In the 1980s, Kelly did what many other aging stars do: television commercials. He also went on tour offering “An Evening With Gene Kelly” to his legion of fans. In 1985, he was executive producer of the film “That’s Dancing!”
Kelly was married three times and fathered three children. He and his first wife, actress Betsy Blair, were married 17 years before divorcing in 1957. They had a daughter, Kerry. In 1960, he married Jeanne Coyne. They had a son, Timothy, and a daughter, Bridget. Kelly was widowed in 1973.
In 1984, fire struck the Kelly home on Rodeo Drive. He and his children stood outside and watched the massive Craftsman-style home burn to the ground, destroying a career of memorabilia, including his only Oscar. Kelly rebuilt the home on the spot.
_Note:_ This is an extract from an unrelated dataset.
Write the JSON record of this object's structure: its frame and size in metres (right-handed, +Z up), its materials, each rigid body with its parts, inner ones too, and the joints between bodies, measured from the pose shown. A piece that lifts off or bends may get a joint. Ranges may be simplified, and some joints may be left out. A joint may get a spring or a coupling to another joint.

In 1990, at the age of 77, Kelly married writer Patricia Ward, 41 years his junior. They were collaborating on a book at the time of his death.
Kelly’s dual achievements in show business and high art were noted in the 1985 AFI tribute, as such contemporary dance figures as Mikhail Baryshnikov and Gregory Hines offered testimonials.
“One night I invented a dance step,” recalled Hines, the tap dancer. “And then a few weeks later I turned on the TV and saw ‘Take Me Out to the Ball Game.’ Suddenly I saw Gene doing the step I’d made up.”
When Kelly took the dais, the tone briefly took that of a confessional.
“It’s all true,” he said. “It’s true I didn’t want to be a dancer. What I really wanted to be was shortstop for the Pittsburgh Pirates.”
“The Pittsburgh Pirates,” he added with a grin, “lost a hell of a shortstop.”